For this initial comparison, we chose the category of geography, which was one of the topics called out in the Wolfram|Alpha press release. Starting with a list of 265 general knowledge geography questions, we will compare the results from Alexa-2018 (sans Wolfram|Alpha) and Alexa-2019 (with Wolfram|Alpha). We have access to comprehensive data on several of the categories mentioned in the Wolfram|Alpha press release and future comparisons will include science and history.
What Alexa Got Right
The newer Alexa-2019 with Wolfram|Alpha support correctly answered 18 more questions than the previous Alexa-2018. This equates to a nearly 7% increase in correct answers, which could be thought of as a nice intelligence boost by most anyone. By reviewing the logs, we can see that some of this new intelligence was indeed sourced from Wolfram|Alpha (see picture below). However, some of the newly correct data was sourced from Wikipedia and some did not provide a reference source.
What Alexa Got Wrong
This was the unexpected turn in our analysis. We found 10 questions that Alexa-2018 had correctly answered, but the new and improved Alexa-2019 repeatedly got them wrong. Seemingly the newer and smarter version of Alexa had forgotten this knowledge. This is roughly a 4% decrease in correct answers. We really have no idea why Alexa could not answer these questions anymore, but it definitely gives pause to the claim that Alexa is getting smarter all the time. Some examples of questions and answers that Alexa forgot are provided below.
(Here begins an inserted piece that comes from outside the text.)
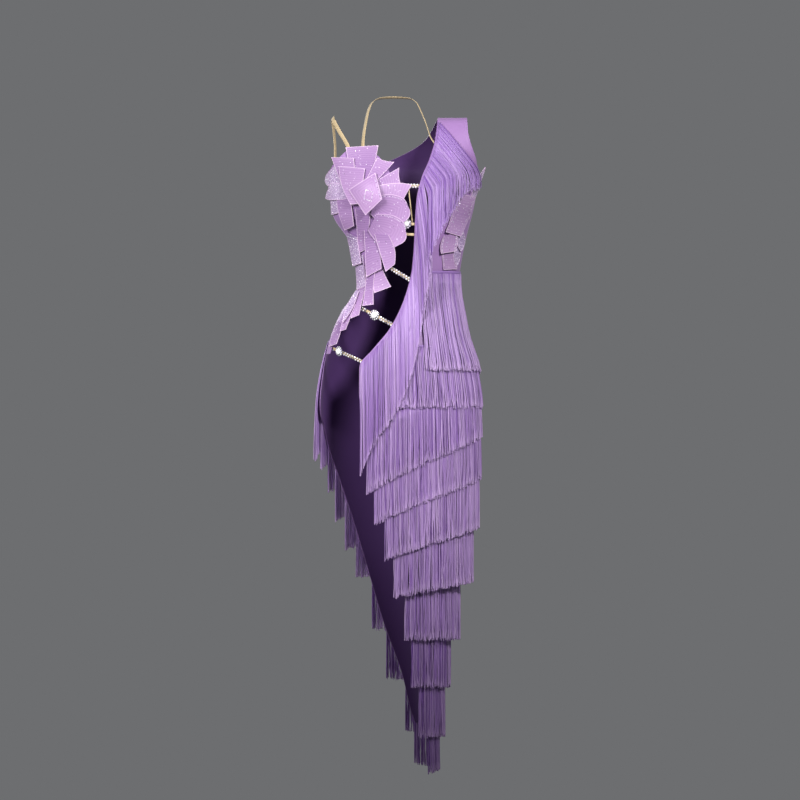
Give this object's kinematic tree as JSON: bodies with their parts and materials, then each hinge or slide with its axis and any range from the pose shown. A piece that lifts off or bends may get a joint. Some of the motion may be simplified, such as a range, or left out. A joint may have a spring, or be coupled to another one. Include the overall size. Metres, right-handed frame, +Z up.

Question: Which US state is nicknamed Land of Infinite Variety?
Answer: South Dakota
Alexa-2018: The nicknames of South Dakota also called the Land of Infinite Variety.
Alexa-2019: Sorry, I’m not sure.
Question: What is the deepest and oldest freshwater lake on Earth?
Answer: Lake Baikal
Alexa-2018: According to another Amazon customer, the world’s deepest lake, Lake Baikal in Southern Russia is the world’s deepest lake.
Alexa-2019: Sorry, I’m not sure.
Question: Which Caribbean island is shared by France and the Netherlands?
Answer: St. Martin
Alexa-2018: Here’s something I found from the article Hispaniola on Wikipedia. The only other shared island in the Caribbean is St. Martin, which is shared between France and the Netherlands.
Alexa-2019: The flight time between France and The Netherlands is approximately one hour.
The Bottom Line
Within the scope of geography questions, it looks like Alexa-Wolfram integration does make Alexa “smarter” with a 7% gain of correct answers. However, that gain was partially offset by an unexpected 4% loss. Leaving a net gain of just 3% and not too worthy of the headlines.
Vocalize.ai did a quick analysis with a set of general knowledge questions. What we found was quite surprising. We will keep digging deeper on this one and continue to build out our benchmarking services around virtual assistants. In the meanwhile, be wary of virtual assistant companies claiming the latest updates make them: smarter, more conversational, improved, more accurate, greatly enhances, etc. Typically, we do not see these claims backed by test results or shared data. Surprisingly, gains in one area may be offset by losses in that same area.
Joe Murphy is CEO and founder of Vocalize.ai. The company develops tools and provide services designed to audit, interrogate and benchmark the performance of ASR and NLU systems and specifically conducts benchmarks of voice assistants. You can learn more about the company at Vocalize.ai or contact firstname.lastname@example.org.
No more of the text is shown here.